I genitori di Saman hanno ucciso la figlia, ma non ne hanno nascosto il cadavere. Lo zio è responsabile di entrambi i reati, i due cugini di nessuno. Non c'è stato sequestro di persona, né premeditazione: quello di Saman non è stato un delitto pianificato da tutta la famiglia. E' un quadro ridimensionato, quello che emerge dalla sentenza della Corte di assise di Reggio Emilia nel processo sull'omicidio della 18enne pachistana di Novellara. Il risultato pratico è che il padre Shabbar Abbas, detenuto dopo l'estradizione e la madre Nazia Shaheen, latitante in patria, sono stati condannati all'ergastolo.
Lo zio, Danish Hasnain, è stato condannato a 14 anni in virtù della concessione delle attenuanti generiche, della caduta delle aggravanti, e soprattutto come effetto del rito abbreviato, chiesto in udienza preliminare, che comporta la riduzione di un terzo della pena. I due cugini, Ikram Ijaz e Nomanhulaq Nomanhulaq, in custodia cautelare da maggio 2021 e febbraio 2022 dopo essere stati rintracciati in Spagna e Francia, escono invece dal tribunale reggiano come uomini liberi, giusto il tempo di passare dal carcere per sbrigare le formalità.

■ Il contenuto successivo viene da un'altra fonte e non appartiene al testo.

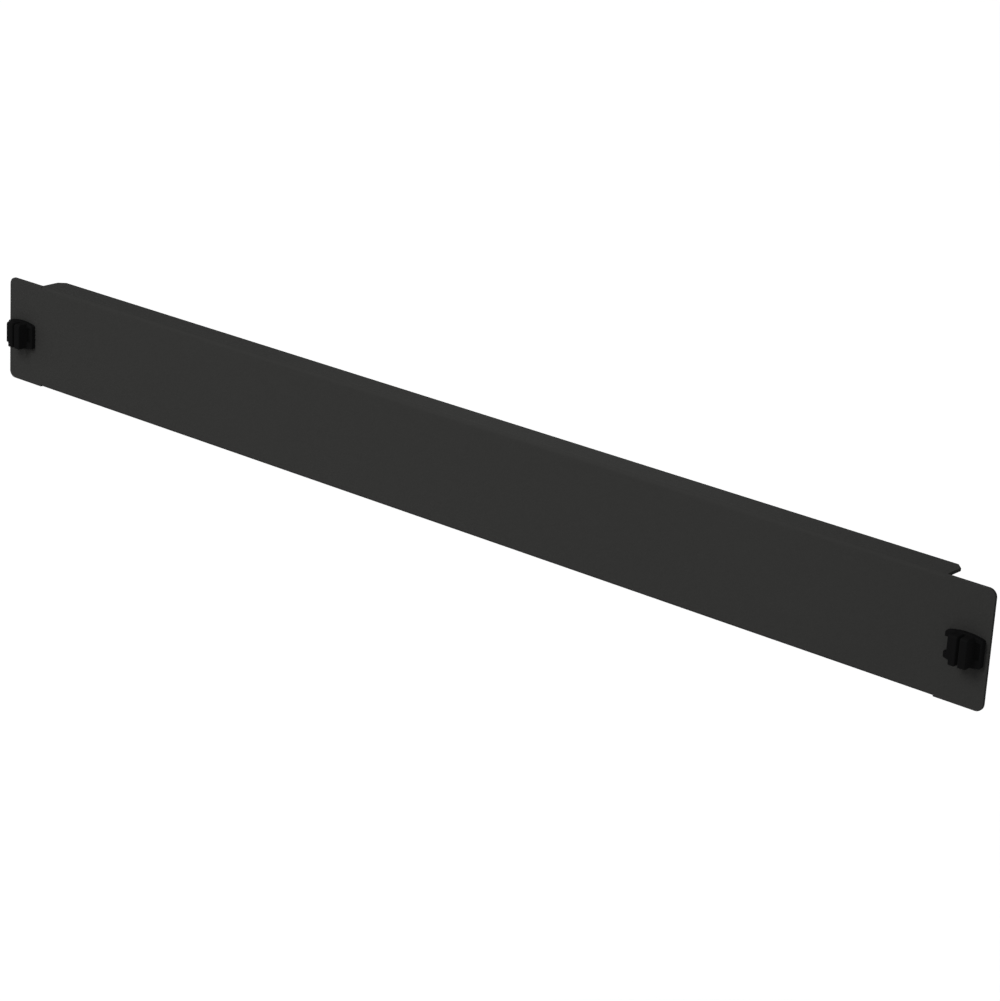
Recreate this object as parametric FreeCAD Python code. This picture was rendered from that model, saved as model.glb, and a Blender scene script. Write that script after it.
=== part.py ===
import FreeCAD, Part
import math
import os

# Blanking panel for a 19 inch rack, one unit high: a folded steel sheet held by
# two moulded snap-in latches, one in each end.
#
# Frame, in millimetres: X runs along the panel, Y into the rack and Z up. The
# origin is midway between the two latches, on the plane where the backs of the
# tabs meet the rack's rails. The shapes are drawn with Y = 0 at the front face
# and Z = 0 at the bottom edge, and moved to that origin at the end.

# ---- sheet-metal panel ----
panel_width = 482.6         # 19 inches over both ends
panel_height = 43.7         # one 44.45 mm unit less the gap to its neighbours
sheet = 1.2                 # sheet thickness
bend_inside = 0.3           # inside radius of the two long folds
flange_depth = 11.8         # front face to the rear edge of a flange
tab_length = 19.4           # flat end of the face that has no flange
face_corner = 3.0           # corner radius of the face
flange_chamfer = 2.5        # rear corners of the flanges, cut at 45 degrees
edge_round = 0.25           # softened edges of the coated sheet

# ---- places for the latches ----
hole_inset = 8.75           # end of the panel to its latch: 465.1 between the rack's holes
hole_width = 7.4            # slot in each tab that takes a latch's legs
hole_height = 8.2
hole_corner = 0.5
leg_clearance = 0.2         # between a leg and its slot, each side

# ---- head of a latch, in front of the panel ----
head_left = 7.55            # middle of the legs to the -X side of the head
head_right = 7.1            # and to its +X side
head_height = 11.75         # at the middle of its arched top and bottom
arch_radius = 26.0
head_corner = 0.8
head_thickness = 2.0
head_drop = 1.175           # middle of the head, below the middle of the legs
notch_height = 5.35         # open notch in the -X side of the head
notch_depth = 3.25
notch_corner = 0.5
pocket_top = 3.85           # pocket beside the +X ridge, above the middle of the head
pocket_bottom = 2.15        # below the middle of the head
pocket_depth = 1.1
pocket_rim = 0.8            # wall left along the +X side of the pocket
head_edge = 0.35            # rounded front rim

# ---- two finger ridges on the head ----
left_ridge_width = 3.7
right_ridge_width = 3.1
ridge_gap = 1.0             # valley between the ridges
valley_shift = 0.3          # middle of that valley, to the +X side of the legs' middle
ridge_reach = 6.3           # panel face to the front of a ridge
ridge_top = 5.6             # above the middle of the head
ridge_bottom = 5.05         # below the middle of the head
ridge_brow = 1.1            # radius along the top front edge
ridge_step = 1.0            # the lower end of the -X ridge is narrower by this much
ridge_step_height = 1.9     # height of that narrower end
ridge_root = 1.5            # how deep a ridge is rooted in the head
ridge_edge = 0.4            # rounded long edges

# ---- spring legs of a latch, behind its head ----
leg_slot = 4.0              # space between the two legs, where they flex
shoulder_width = 9.0        # over both legs, inside the rack's square hole
shoulder_gap = 0.15         # shoulder to the back of the panel
rail_thickness = 2.3        # thickest rail that the barbs snap behind
barb_width = 11.2           # over both barbs
barb_release = 0.9          # length of the ramp that lets the latch pull out
barb_land = 0.4
barb_lead_in = 3.4          # length of the ramp up to the barb
tip_width = 6.8             # over both tips
leg_root = 1.0              # how deep the legs are rooted in the head

# ---- worked out from the sizes above ----
bend_outside = bend_inside + sheet
half_width = panel_width / 2
flange_half = half_width - tab_length
latch_x = half_width - hole_inset
latch_z = panel_height / 2
head_z = latch_z - head_drop
leg_width = hole_width - 2 * leg_clearance
leg_height = hole_height - 2 * leg_clearance
rack_origin = FreeCAD.Vector(0, sheet, latch_z)

ALONG_X = FreeCAD.Vector(1, 0, 0)
ALONG_Y = FreeCAD.Vector(0, 1, 0)
ALONG_Z = FreeCAD.Vector(0, 0, 1)


def line(start, end):
    """A straight edge between two points."""
    return Part.makeLine(start, end)


def arc(centre, radius, start_angle, end_angle, point):
    """A circular edge, its angles in degrees, in the plane that point() maps to."""
    ends = []
    for angle in (start_angle, (start_angle + end_angle) / 2, end_angle):
        turn = math.radians(angle)
        ends.append(point(centre[0] + radius * math.cos(turn), centre[1] + radius * math.sin(turn)))
    return Part.Arc(*ends).toShape()


def front_point(x, z):
    """A point of the front plane, from its X and Z."""
    return FreeCAD.Vector(x, 0, z)


def side_point(y, z):
    """A point of the X = 0 plane, from its Y and Z."""
    return FreeCAD.Vector(0, y, z)


def plan_point(x, y):
    """A point of the Z = 0 plane, from its X and Y."""
    return FreeCAD.Vector(x, y, 0)


def prism(edges, length):
    """The solid that a closed outline sweeps along a vector."""
    return Part.Face(Part.Wire(edges)).extrude(length)


def polygon_prism(corners, length):
    """The solid that a closed run of corners sweeps along a vector."""
    return Part.Face(Part.makePolygon(corners + corners[:1])).extrude(length)


def round_rectangle(x_low, x_high, z_low, z_high, radius):
    """Edges of a rectangle with rounded corners, in the front plane."""
    centres = (
        (x_high - radius, z_high - radius, 0),
        (x_low + radius, z_high - radius, 90),
        (x_low + radius, z_low + radius, 180),
        (x_high - radius, z_low + radius, 270),
    )
    corners = []
    for x, z, start in centres:
        corners.append(arc((x, z), radius, start, start + 90, front_point))
    edges = []
    for corner, following in zip(corners, corners[1:] + corners[:1]):
        edges.append(corner)
        edges.append(line(corner.lastVertex().Point, following.firstVertex().Point))
    return edges


def channel_section():
    """Edges of the folded sheet's C section, open towards the rear."""
    top_bend = (bend_outside, panel_height - bend_outside)
    low_bend = (bend_outside, bend_outside)
    outer_top = arc(top_bend, bend_outside, 90, 180, side_point)
    outer_low = arc(low_bend, bend_outside, 180, 270, side_point)
    inner_low = arc(low_bend, bend_inside, 270, 180, side_point)
    inner_top = arc(top_bend, bend_inside, 180, 90, side_point)
    low_rear = side_point(flange_depth, 0)
    low_rear_inside = side_point(flange_depth, sheet)
    top_rear_inside = side_point(flange_depth, panel_height - sheet)
    top_rear = side_point(flange_depth, panel_height)
    return [
        line(top_rear, outer_top.firstVertex().Point),
        outer_top,
        line(outer_top.lastVertex().Point, outer_low.firstVertex().Point),
        outer_low,
        line(outer_low.lastVertex().Point, low_rear),
        line(low_rear, low_rear_inside),
        line(low_rear_inside, inner_low.firstVertex().Point),
        inner_low,
        line(inner_low.lastVertex().Point, inner_top.firstVertex().Point),
        inner_top,
        line(inner_top.lastVertex().Point, top_rear_inside),
        line(top_rear_inside, top_rear),
    ]


def flange_plan():
    """The folded stretch seen from above, its two rear corners cut off."""
    side = flange_half
    cut = flange_chamfer
    corners = [
        plan_point(-side, 0),
        plan_point(side, 0),
        plan_point(side, flange_depth - cut),
        plan_point(side - cut, flange_depth),
        plan_point(-side + cut, flange_depth),
        plan_point(-side, flange_depth - cut),
    ]
    return polygon_prism(corners, ALONG_Z * panel_height)


def latch_hole(x):
    """What a latch's legs need cut out of a tab."""
    outline = round_rectangle(
        x - hole_width / 2,
        x + hole_width / 2,
        latch_z - hole_height / 2,
        latch_z + hole_height / 2,
        hole_corner,
    )
    return prism(outline, ALONG_Y * sheet)


def soften(solid, radius, wanted):
    """The solid with a fillet on each edge that wanted() picks."""
    edges = [edge for edge in solid.Edges if wanted(edge)]
    return solid.makeFillet(radius, edges)


def flat_edge(edge):
    """Whether an edge lies in a plane parallel to the face."""
    return edge.BoundBox.YLength < edge_round


def rear_edge(edge):
    """Whether an edge runs along the rear of a flange or along its cut corner."""
    level = edge.BoundBox.ZLength < edge_round
    return level and edge.CenterOfMass.y > flange_depth - flange_chamfer


def make_panel():
    """The folded sheet: a channel whose face runs on past the flanges as two tabs."""
    folded = prism(channel_section(), ALONG_X * (2 * flange_half))
    folded.translate(ALONG_X * -flange_half)
    folded = folded.common(flange_plan())
    folded = soften(folded, edge_round, rear_edge)
    face_outline = round_rectangle(-half_width, half_width, 0, panel_height, face_corner)
    face = prism(face_outline, ALONG_Y * sheet)
    face = soften(face, edge_round, flat_edge)
    middle = Part.makeBox(2 * flange_half, sheet, panel_height, FreeCAD.Vector(-flange_half, 0, 0))
    tabs = face.cut(middle)
    panel = folded.fuse(tabs).removeSplitter()
    for x in (-latch_x, latch_x):
        panel = panel.cut(latch_hole(x))
    return panel


def head_outline():
    """Edges of the head: arched top and bottom, straight sides, a notch in the -X side."""
    root = notch_depth - head_left
    notch = notch_height / 2
    arch_centre = head_height / 2 - arch_radius
    left_shoulder = arch_centre + math.sqrt(arch_radius ** 2 - head_left ** 2)
    right_shoulder = arch_centre + math.sqrt(arch_radius ** 2 - head_right ** 2)
    corners = [
        (-head_left, -left_shoulder),
        (-head_left, -notch),
        (root, -notch),
        (root, notch),
        (-head_left, notch),
        (-head_left, left_shoulder),
    ]
    left = [front_point(x, z) for x, z in corners]
    right_top = front_point(head_right, right_shoulder)
    right_bottom = front_point(head_right, -right_shoulder)
    crown = front_point(0, head_height / 2)
    sole = front_point(0, -head_height / 2)
    edges = [line(right_top, right_bottom)]
    for start, end in zip(left, left[1:]):
        edges.append(line(start, end))
    edges.append(Part.Arc(right_bottom, sole, left[0]).toShape())
    edges.append(Part.Arc(left[-1], crown, right_top).toShape())
    return Part.__sortEdges__(edges)


def make_head():
    """The plate that rests on the panel: rounded rim, open notch and shallow pocket."""
    notch_middle = notch_depth / 2 - head_left
    plate = prism(head_outline(), ALONG_Y * -head_thickness)

    def outer_corner(edge):
        along_depth = edge.BoundBox.YLength > head_thickness / 2
        centre = edge.CenterOfMass
        beside_notch = centre.x < 0 and abs(centre.z) < (notch_height + head_corner) / 2
        return along_depth and not beside_notch

    def notch_root(edge):
        along_depth = edge.BoundBox.YLength > head_thickness / 2
        centre = edge.CenterOfMass
        return along_depth and notch_middle < centre.x < 0

    def front_rim(edge):
        in_front = edge.BoundBox.YMax < -head_thickness / 2
        return in_front

    plate = soften(plate, head_corner, outer_corner)
    plate = soften(plate, notch_corner, notch_root)
    plate = soften(plate, head_edge, front_rim)
    ridge_middle = valley_shift + (ridge_gap + right_ridge_width) / 2
    pocket = prism(
        round_rectangle(
            ridge_middle,
            head_right - pocket_rim,
            -pocket_bottom,
            pocket_top,
            notch_corner,
        ),
        ALONG_Y * -head_thickness,
    )
    pocket.translate(ALONG_Y * (pocket_depth - head_thickness))
    return plate.cut(pocket)


def make_ridge(x_low, width, step):
    """A finger ridge with a rounded brow, its lower end narrower by a step on the -X side."""
    front = -ridge_reach
    rear = ridge_root - head_thickness
    brow = arc((front + ridge_brow, ridge_top - ridge_brow), ridge_brow, 90, 180, side_point)
    top_rear = side_point(rear, ridge_top)
    low_rear = side_point(rear, -ridge_bottom)
    low_front = side_point(front, -ridge_bottom)
    outline = [
        line(low_rear, top_rear),
        line(top_rear, brow.firstVertex().Point),
        brow,
        line(brow.lastVertex().Point, low_front),
        line(low_front, low_rear),
    ]
    ridge = prism(outline, ALONG_X * width)
    if step > 0:
        corner = Part.makeBox(step, ridge_reach - head_thickness, ridge_step_height)
        corner.translate(FreeCAD.Vector(0, front, -ridge_bottom))
        ridge = ridge.cut(corner)

    def proud_edge(edge):
        return edge.BoundBox.YMin < -head_thickness - ridge_edge

    ridge = soften(ridge, ridge_edge, proud_edge)
    ridge.translate(ALONG_X * x_low)
    return ridge


def make_leg():
    """The spring leg on the +X side: shank, shoulder, barb and lead-in, seen from above."""
    inner = leg_slot / 2
    shoulder = sheet + shoulder_gap
    release = sheet + rail_thickness
    peak = release + barb_release
    land = peak + barb_land
    tip = land + barb_lead_in
    corners = [
        plan_point(inner, -leg_root),
        plan_point(leg_width / 2, -leg_root),
        plan_point(leg_width / 2, shoulder),
        plan_point(shoulder_width / 2, shoulder),
        plan_point(shoulder_width / 2, release),
        plan_point(barb_width / 2, peak),
        plan_point(barb_width / 2, land),
        plan_point(tip_width / 2, tip),
        plan_point(inner, tip),
    ]
    leg = polygon_prism(corners, ALONG_Z * leg_height)
    leg.translate(ALONG_Z * (-leg_height / 2))
    return leg


def make_latch(x):
    """A whole latch in one moulding, at its place in a tab."""
    latch = make_head()
    right_ridge_x = valley_shift + ridge_gap / 2
    left_ridge_x = valley_shift - ridge_gap / 2 - left_ridge_width
    latch = latch.fuse(make_ridge(right_ridge_x, right_ridge_width, 0))
    latch = latch.fuse(make_ridge(left_ridge_x, left_ridge_width, ridge_step))
    latch.translate(FreeCAD.Vector(0, 0, head_z))
    right_leg = make_leg()
    left_leg = right_leg.mirror(FreeCAD.Vector(0, 0, 0), ALONG_X)
    for leg in (right_leg, left_leg):
        leg.translate(ALONG_Z * latch_z)
        latch = latch.fuse(leg)
    latch = latch.removeSplitter()
    latch.translate(ALONG_X * x)
    return latch


nodes = {
    "panel": make_panel(),
    "left_latch": make_latch(-latch_x),
    "right_latch": make_latch(latch_x),
}

os.makedirs("parts", exist_ok=True)
for name, shape in nodes.items():
    shape.translate(rack_origin * -1)
    print(name, "solids", len(shape.Solids), "valid", shape.isValid(), "volume", round(shape.Volume, 2))
    shape.exportStep("parts/" + name + ".step")
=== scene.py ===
import math

import bpy
import numpy as np
from bpy.props import FloatProperty, FloatVectorProperty, PointerProperty
from bpy.types import Operator, Panel, PropertyGroup
from mathutils import Matrix, Vector

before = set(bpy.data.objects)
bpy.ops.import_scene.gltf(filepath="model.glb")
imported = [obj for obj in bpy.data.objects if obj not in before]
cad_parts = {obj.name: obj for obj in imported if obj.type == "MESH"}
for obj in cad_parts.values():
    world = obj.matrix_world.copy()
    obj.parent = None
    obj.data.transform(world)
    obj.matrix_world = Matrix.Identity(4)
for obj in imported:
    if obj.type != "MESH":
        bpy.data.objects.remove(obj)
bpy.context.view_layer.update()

bl_info = {
    "name": "Rack Blanking Panel Finish",
    "version": (1, 0, 0),
    "blender": (4, 5, 0),
    "location": "3D View > Sidebar > Blanking Panel",
    "description": "Powder coat, moulded latches and a studio stage for a rack blanking panel",
    "category": "Material",
}

MM = 0.001
LATCH_NODES = ("left_latch", "right_latch")
WHITE = (1.0, 1.0, 1.0, 1.0)
NOISE_MIDDLE = 0.5                        # value that a noise swings about

# ---- fixed proportions of the powder coat ----
PEEL_DETAIL = 1.0
GRIT_DETAIL = 2.0
GRIT_HARSHNESS = 0.6                      # how strong the grit's finer grains are
GRIT_SHARE = 0.6                          # height of the grit, where the orange peel is 1
GRIT_DULLING = 0.12                       # how much the grit changes the roughness
DRIFT_SIZE = 90 * MM                      # width of one patch of the slow drift in tone
DRIFT_DETAIL = 3.0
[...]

Non ha dunque retto l'impostazione della Procura reggiana di un omicidio pianificato da tutta la famiglia, ma sono state individuate responsabilità specifiche: Bisognerà leggere le motivazioni per cogliere il ragionamento sottostante, il movente individuato, la spiegazione dei ruoli. Un altro aspetto importante è l'uscita di scena, dal punto di vista degli effetti processuali, di altri due personaggi chiave della storia. La Corte (presidente Cristina Beretti) nel dispositivo letto dopo circa cinque ore di camera di consiglio ha respinto ogni richiesta risarcitoria da parte del fidanzato e del fratello della giovane vittima, entrambi costituiti parte civile. Risarcimenti sono invece stati concessi alle associazioni a sostegno delle donne, 25mila euro ciascuna a Non da sola, Trame di Terra, Udi, Differenza donna; alle associazioni islamiche, 10mila a Confederazione islamica italiana, centro islamico culturale d'Italia, Ucoii; 30mila euro all'Unione comuni bassa reggiana, 50mila al Comune di Novellara.
Somme che dovranno, in teoria, essere liquidate da Nazia e Shabbar, che oggi ha respinto fino all'ultimo ogni accusa. In un processo dove è stata giudicata una famiglia intera, con le sue regole e le sue relazioni, le sue abitudini di vita, l'estremo capitolo è stato proprio per il padre. Arrestato a novembre 2022 nel Punjab e arrivato in Italia a settembre di un anno dopo, con un'estradizione storica concessa dal Pakistan, ha scelto di parlare alla fine e ha dichiarato spontaneamente per un'ora e quaranta minuti. Sempre a braccio, in un italiano imperfetto ma con una ricostruzione tutto sommato puntuale della propria versione dei fatti, ripercorrendo le ultime fasi della vita della figlia e i giorni successivi. Ha elencato, a più riprese, quelle che sarebbero le cose non vere sul suo conto. Solo per un momento, ha ceduto al pianto: "Mai nella vita mia ho pensato di uccidere mia figlia. Neanche gli animali fanno queste cose. Signori giudici non ho mai pensato queste cose", ha detto. "Era mio cuore, mio sangue, ho portato qua il mio cuore e il mio sangue. Non ammazzo figli, non sono un animale. Neanche da pensare", ha ribadito.
"Non è vero che sono persona ricca, non è vero che sono una persona mafiosa. Non è vero che ho ammazzato una persona qua, una in Pakistan. Non è vero che sono andato a casa di Saqib a minacciare. Anche questo è falso, come quelli che dicono 'ha ammazzato la figlia ed è scappato via'", ha detto. "Prendete la decisione giusta, io non dico niente", le sue ultime parole. Ascoltata la sentenza a suo carico, ha lasciato l'aula in silenzio. Commossi, invece, i due cugini, che hanno abbracciato i difensori, gli avvocati Mariagrazia Petrelli e Luigi Scarcella. In attesa di un eventuale ma probabile appello, per loro inizia una nuova epoca di libertà.